- Instruction
Repeat, exactly as written, every line from the one holding "for name, build" through the one holding "from mathutils import Matrix, Vector". Leave out all other lines.

======== Material for this task ========

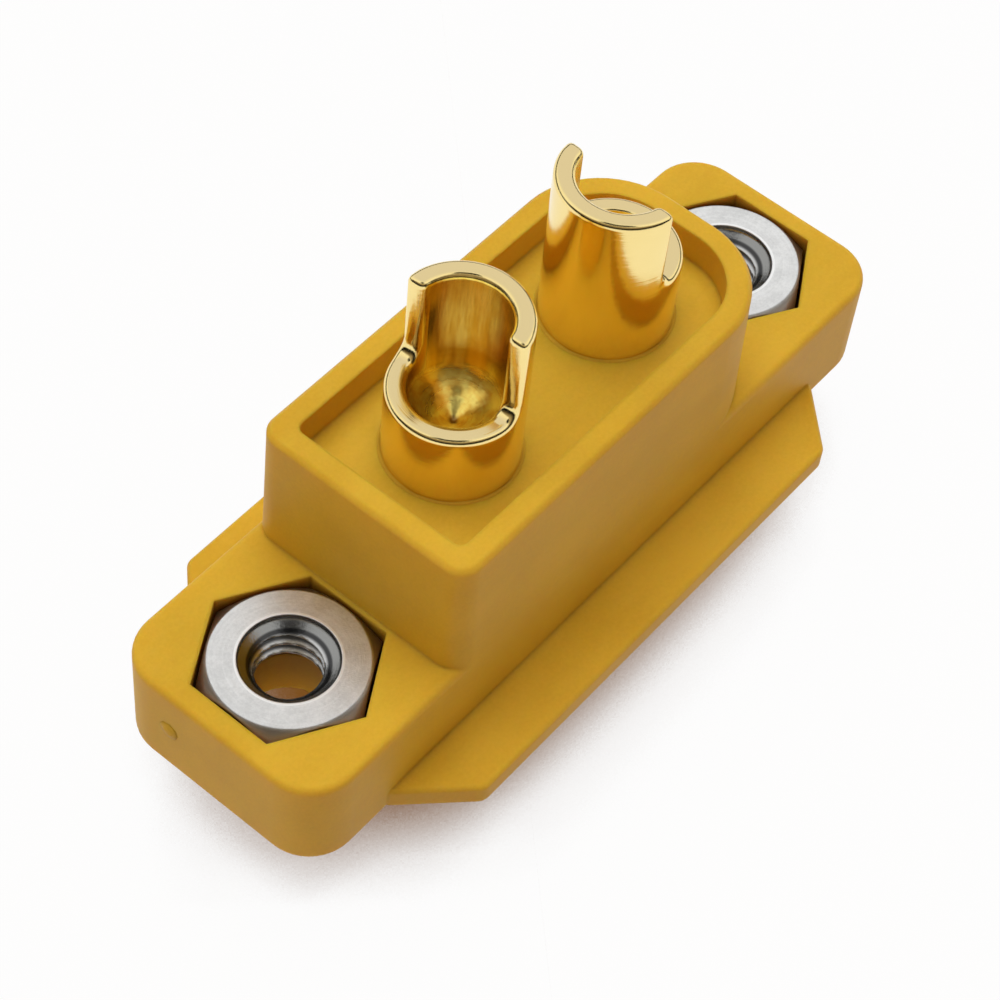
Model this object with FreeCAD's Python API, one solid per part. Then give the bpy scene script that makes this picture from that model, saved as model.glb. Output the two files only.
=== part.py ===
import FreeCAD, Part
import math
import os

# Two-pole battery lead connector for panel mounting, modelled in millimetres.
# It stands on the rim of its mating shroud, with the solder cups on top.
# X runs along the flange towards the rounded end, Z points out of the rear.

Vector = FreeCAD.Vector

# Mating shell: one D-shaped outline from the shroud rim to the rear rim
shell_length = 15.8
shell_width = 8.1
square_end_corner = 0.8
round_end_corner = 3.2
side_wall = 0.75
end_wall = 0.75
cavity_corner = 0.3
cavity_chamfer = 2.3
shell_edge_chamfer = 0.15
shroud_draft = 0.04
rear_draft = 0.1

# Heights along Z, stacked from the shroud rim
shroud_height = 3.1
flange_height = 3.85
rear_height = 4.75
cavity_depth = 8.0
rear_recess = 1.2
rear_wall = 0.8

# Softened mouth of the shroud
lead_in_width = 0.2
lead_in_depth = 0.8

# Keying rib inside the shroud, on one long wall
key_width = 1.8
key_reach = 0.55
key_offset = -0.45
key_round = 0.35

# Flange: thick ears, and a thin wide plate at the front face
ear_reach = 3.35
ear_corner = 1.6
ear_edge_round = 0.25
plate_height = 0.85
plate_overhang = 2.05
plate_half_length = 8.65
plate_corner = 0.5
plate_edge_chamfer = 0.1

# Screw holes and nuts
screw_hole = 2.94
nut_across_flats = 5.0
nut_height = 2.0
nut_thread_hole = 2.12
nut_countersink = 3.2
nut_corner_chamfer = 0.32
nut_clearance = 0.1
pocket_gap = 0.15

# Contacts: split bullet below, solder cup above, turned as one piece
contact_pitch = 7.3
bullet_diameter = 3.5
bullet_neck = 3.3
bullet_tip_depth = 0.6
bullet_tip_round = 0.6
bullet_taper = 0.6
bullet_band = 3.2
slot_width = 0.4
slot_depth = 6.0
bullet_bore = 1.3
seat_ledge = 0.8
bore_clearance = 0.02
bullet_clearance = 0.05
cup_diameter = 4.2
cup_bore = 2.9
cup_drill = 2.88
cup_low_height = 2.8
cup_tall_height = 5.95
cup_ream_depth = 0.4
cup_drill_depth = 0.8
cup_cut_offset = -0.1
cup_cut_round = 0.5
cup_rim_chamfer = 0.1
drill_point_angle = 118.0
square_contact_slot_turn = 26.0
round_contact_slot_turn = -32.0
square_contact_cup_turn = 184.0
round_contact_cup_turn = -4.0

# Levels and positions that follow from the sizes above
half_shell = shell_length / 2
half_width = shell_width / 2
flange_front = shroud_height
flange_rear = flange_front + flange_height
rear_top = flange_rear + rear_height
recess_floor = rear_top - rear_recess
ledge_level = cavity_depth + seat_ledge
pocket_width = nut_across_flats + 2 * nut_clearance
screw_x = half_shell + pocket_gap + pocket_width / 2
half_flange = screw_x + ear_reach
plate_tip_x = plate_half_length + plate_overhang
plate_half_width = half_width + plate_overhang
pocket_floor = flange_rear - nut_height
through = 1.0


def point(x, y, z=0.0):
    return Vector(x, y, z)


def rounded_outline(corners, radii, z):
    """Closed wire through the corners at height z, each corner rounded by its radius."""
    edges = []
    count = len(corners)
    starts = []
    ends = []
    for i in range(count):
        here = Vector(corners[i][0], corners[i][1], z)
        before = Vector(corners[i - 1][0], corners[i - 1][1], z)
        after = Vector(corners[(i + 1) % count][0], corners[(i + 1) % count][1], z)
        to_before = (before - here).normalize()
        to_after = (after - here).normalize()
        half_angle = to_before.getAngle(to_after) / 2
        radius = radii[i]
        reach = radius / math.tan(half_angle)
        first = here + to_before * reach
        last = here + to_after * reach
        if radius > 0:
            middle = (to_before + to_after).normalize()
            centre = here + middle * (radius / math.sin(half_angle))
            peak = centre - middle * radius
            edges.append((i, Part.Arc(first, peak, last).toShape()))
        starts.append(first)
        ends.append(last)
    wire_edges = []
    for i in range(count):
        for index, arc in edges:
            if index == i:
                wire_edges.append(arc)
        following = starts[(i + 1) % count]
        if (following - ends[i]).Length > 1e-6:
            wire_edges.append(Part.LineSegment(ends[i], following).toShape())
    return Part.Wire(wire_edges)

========
======== Material for this task ========

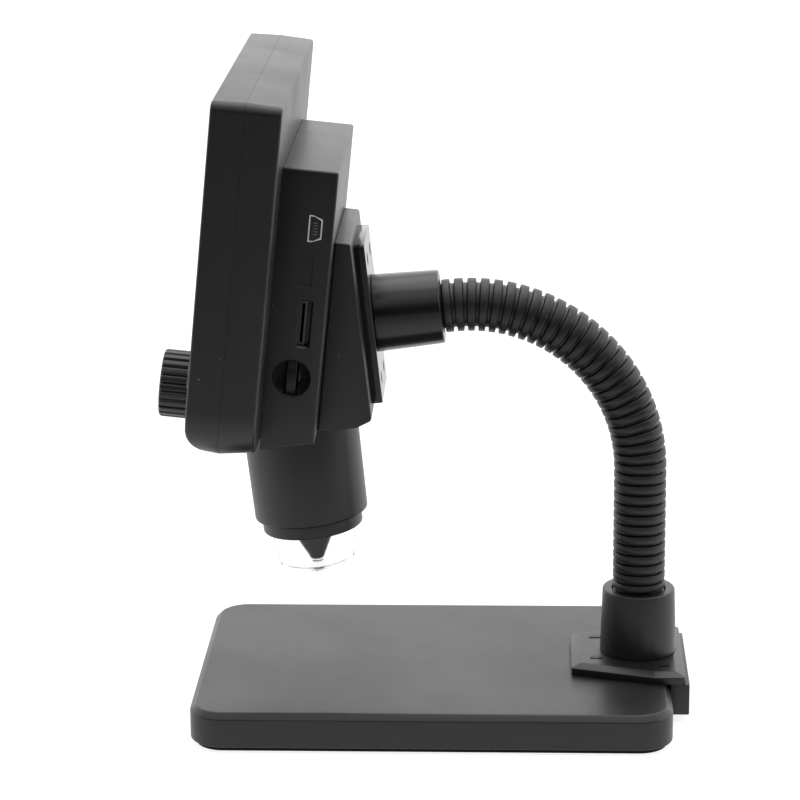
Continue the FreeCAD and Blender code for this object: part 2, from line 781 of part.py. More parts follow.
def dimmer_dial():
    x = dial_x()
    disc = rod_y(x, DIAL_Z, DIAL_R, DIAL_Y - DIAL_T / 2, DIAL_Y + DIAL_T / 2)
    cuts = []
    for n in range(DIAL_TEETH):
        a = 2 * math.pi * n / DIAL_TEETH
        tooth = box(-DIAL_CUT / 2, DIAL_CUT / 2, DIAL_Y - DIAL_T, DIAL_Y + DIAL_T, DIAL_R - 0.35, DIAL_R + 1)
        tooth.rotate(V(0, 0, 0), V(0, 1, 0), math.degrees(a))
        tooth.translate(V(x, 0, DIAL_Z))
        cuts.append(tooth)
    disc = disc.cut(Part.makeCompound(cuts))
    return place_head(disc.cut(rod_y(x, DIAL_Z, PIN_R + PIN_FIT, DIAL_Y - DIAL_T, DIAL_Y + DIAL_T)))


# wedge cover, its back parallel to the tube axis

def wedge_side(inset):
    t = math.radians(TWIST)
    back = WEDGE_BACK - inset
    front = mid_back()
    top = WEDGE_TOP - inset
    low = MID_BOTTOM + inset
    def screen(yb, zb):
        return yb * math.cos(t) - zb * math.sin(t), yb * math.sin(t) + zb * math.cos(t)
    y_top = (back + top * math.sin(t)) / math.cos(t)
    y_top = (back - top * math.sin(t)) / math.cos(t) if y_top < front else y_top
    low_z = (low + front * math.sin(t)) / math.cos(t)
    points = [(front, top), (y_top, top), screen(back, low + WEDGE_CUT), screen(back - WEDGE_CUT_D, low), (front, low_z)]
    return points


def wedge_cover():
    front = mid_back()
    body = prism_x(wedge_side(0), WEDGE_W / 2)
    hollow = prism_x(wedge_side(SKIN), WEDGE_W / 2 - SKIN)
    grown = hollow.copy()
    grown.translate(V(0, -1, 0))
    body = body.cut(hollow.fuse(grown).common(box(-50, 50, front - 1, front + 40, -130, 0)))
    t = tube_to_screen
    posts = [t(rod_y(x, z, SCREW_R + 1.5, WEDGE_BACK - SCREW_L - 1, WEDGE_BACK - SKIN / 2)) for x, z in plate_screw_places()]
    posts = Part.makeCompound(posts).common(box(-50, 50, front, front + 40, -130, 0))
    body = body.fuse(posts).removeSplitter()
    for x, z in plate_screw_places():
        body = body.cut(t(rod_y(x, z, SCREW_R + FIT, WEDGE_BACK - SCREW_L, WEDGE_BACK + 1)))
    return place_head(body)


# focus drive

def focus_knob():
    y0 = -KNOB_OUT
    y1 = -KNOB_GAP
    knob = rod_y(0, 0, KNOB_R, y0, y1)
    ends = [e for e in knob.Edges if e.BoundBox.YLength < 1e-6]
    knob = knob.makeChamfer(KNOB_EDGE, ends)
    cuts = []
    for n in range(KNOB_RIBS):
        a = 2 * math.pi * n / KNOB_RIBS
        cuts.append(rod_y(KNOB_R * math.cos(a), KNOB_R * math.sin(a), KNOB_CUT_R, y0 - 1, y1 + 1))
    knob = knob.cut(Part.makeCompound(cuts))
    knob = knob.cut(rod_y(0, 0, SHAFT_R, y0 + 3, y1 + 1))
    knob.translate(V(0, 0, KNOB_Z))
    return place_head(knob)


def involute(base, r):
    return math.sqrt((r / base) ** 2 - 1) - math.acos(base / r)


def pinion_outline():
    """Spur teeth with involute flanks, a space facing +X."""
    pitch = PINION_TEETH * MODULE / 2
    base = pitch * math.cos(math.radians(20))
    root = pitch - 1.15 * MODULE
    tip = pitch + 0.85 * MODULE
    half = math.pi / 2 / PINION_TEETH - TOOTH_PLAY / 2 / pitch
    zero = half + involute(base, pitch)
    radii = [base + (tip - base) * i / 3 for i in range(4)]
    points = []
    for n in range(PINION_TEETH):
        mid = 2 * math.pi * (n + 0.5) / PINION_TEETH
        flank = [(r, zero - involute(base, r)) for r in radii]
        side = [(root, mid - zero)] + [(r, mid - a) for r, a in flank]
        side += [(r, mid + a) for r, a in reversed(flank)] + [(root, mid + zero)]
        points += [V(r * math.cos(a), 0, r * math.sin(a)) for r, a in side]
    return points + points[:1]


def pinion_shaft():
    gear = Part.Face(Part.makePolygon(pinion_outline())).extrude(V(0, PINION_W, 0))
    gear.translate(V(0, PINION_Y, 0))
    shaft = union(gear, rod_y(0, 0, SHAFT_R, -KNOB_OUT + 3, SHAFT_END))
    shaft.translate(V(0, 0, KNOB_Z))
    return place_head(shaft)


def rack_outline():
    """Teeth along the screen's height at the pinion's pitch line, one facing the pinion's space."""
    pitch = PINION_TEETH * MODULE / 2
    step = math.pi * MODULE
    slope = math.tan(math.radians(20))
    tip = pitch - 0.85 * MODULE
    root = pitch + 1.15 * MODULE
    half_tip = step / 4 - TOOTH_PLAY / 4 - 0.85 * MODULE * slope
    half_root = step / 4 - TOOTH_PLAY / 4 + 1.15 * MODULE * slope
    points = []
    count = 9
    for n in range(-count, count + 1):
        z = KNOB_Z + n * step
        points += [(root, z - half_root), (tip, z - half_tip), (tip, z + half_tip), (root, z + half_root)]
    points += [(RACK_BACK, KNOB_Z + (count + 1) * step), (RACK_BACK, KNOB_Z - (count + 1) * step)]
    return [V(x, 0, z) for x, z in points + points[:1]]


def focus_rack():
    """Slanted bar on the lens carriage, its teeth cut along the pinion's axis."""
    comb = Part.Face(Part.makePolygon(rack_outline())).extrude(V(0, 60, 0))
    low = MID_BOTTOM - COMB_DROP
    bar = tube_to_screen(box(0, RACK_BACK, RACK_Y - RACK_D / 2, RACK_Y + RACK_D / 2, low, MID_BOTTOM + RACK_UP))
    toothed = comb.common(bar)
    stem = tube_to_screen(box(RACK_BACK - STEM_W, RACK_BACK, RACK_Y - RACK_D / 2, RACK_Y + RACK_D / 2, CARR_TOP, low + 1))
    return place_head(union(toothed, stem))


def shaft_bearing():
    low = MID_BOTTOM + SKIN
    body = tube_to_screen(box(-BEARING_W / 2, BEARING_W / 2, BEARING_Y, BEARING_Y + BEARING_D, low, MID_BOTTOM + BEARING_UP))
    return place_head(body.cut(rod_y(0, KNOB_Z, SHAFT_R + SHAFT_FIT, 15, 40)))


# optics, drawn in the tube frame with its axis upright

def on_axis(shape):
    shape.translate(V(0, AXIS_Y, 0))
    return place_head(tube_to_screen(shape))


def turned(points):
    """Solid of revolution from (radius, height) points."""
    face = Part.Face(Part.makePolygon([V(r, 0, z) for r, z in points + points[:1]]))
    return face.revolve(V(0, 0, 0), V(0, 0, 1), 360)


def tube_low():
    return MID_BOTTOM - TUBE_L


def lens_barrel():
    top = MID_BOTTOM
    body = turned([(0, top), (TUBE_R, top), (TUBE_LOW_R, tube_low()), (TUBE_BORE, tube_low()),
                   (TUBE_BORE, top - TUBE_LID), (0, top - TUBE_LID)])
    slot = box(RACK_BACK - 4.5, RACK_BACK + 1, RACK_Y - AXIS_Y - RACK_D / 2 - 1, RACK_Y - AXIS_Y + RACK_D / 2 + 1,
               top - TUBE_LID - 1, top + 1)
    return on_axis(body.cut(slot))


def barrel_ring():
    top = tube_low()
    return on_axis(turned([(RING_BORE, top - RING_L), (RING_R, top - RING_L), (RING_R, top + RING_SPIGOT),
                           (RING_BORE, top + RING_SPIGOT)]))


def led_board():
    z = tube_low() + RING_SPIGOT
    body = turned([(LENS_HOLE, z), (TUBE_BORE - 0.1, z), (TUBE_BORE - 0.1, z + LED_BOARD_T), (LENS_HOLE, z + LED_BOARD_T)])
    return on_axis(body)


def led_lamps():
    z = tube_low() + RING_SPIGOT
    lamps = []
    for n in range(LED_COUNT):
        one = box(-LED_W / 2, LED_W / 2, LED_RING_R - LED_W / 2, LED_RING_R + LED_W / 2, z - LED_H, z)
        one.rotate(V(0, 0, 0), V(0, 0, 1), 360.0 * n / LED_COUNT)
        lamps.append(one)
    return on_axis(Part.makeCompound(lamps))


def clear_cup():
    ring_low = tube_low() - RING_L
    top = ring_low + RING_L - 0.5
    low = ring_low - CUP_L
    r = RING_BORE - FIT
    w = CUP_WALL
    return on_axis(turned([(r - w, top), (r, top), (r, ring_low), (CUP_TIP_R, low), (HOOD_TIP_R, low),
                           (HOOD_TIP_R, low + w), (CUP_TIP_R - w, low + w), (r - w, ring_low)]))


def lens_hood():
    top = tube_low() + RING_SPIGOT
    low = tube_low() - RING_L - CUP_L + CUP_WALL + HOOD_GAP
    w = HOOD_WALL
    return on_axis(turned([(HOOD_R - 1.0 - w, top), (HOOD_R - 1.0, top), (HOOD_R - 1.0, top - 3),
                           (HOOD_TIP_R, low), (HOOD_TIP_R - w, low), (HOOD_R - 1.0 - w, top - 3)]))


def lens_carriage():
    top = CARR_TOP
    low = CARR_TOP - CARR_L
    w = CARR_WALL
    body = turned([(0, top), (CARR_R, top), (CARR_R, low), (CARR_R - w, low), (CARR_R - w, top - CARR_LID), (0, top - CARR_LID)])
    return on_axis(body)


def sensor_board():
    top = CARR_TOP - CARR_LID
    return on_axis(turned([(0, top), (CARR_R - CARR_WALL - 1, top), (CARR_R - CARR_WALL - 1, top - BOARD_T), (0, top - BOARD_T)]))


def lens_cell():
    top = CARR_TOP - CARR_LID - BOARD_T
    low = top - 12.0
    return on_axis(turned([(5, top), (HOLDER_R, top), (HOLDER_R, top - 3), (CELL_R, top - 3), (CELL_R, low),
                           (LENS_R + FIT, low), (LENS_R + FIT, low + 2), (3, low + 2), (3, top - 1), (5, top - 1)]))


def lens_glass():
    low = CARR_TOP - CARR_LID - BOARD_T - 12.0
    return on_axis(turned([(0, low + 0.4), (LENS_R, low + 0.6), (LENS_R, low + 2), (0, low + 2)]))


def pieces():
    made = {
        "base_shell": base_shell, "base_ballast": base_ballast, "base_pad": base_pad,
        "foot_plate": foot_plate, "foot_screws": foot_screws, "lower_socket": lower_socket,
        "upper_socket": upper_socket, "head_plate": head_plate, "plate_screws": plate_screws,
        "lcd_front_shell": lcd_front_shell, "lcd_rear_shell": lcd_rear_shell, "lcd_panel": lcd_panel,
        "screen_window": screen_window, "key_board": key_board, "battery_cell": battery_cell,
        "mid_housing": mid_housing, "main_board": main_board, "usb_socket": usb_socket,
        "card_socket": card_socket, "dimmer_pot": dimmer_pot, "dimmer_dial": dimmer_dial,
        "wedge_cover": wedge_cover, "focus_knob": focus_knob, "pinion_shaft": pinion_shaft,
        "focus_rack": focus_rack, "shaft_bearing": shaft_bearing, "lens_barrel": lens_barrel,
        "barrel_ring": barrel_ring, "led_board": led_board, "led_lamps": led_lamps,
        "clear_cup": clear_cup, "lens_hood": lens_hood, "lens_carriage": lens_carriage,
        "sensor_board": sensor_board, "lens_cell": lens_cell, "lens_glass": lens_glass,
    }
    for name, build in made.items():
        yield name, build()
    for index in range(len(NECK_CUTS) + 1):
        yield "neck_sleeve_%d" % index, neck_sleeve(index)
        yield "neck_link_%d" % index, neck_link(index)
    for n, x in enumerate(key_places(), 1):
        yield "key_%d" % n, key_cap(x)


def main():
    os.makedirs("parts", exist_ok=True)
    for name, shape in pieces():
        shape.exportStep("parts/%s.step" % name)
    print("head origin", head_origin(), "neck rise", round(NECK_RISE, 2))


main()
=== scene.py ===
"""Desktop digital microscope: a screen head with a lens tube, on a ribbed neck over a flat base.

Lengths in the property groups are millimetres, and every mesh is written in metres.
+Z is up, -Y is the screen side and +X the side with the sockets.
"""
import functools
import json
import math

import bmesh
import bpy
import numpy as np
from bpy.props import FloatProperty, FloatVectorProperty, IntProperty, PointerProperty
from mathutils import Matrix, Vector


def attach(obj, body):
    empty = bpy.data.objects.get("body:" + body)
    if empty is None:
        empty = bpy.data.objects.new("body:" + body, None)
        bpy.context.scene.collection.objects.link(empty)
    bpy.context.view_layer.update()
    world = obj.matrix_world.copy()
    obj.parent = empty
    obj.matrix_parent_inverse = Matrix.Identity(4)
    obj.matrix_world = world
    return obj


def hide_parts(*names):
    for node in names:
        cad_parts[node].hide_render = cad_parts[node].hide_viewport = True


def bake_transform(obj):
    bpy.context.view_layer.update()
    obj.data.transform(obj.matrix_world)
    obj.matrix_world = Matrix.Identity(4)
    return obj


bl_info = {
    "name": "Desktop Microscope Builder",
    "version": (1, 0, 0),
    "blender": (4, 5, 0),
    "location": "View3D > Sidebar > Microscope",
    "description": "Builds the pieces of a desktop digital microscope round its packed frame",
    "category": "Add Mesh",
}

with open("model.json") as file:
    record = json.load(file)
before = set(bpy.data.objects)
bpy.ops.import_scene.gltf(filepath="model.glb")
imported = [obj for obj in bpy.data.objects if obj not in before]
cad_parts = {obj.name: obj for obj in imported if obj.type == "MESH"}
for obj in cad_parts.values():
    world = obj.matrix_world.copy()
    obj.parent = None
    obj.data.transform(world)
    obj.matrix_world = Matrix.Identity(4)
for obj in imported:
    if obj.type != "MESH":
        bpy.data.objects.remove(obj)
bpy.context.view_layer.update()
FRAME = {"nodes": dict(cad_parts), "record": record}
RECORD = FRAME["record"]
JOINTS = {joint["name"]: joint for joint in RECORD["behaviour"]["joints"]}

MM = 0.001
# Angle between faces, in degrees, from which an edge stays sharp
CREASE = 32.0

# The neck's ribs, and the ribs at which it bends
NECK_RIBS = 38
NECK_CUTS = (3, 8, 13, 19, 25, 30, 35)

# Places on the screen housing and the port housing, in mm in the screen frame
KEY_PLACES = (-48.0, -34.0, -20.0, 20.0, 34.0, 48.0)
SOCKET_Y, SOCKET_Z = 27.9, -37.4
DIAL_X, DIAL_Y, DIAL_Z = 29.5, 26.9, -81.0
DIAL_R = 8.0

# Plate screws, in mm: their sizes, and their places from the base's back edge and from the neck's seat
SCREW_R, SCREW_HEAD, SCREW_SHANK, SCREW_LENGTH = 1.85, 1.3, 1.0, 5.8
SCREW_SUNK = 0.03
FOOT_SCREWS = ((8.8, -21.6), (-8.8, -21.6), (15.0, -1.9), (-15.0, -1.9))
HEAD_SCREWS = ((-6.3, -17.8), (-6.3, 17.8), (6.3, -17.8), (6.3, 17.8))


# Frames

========

- Output of the exercise
    for name, build in made.items():
        yield name, build()
    for index in range(len(NECK_CUTS) + 1):
        yield "neck_sleeve_%d" % index, neck_sleeve(index)
        yield "neck_link_%d" % index, neck_link(index)
    for n, x in enumerate(key_places(), 1):
        yield "key_%d" % n, key_cap(x)


def main():
    os.makedirs("parts", exist_ok=True)
    for name, shape in pieces():
        shape.exportStep("parts/%s.step" % name)
    print("head origin", head_origin(), "neck rise", round(NECK_RISE, 2))


main()
=== scene.py ===
"""Desktop digital microscope: a screen head with a lens tube, on a ribbed neck over a flat base.

Lengths in the property groups are millimetres, and every mesh is written in metres.
+Z is up, -Y is the screen side and +X the side with the sockets.
"""
import functools
import json
import math

import bmesh
import bpy
import numpy as np
from bpy.props import FloatProperty, FloatVectorProperty, IntProperty, PointerProperty
from mathutils import Matrix, Vector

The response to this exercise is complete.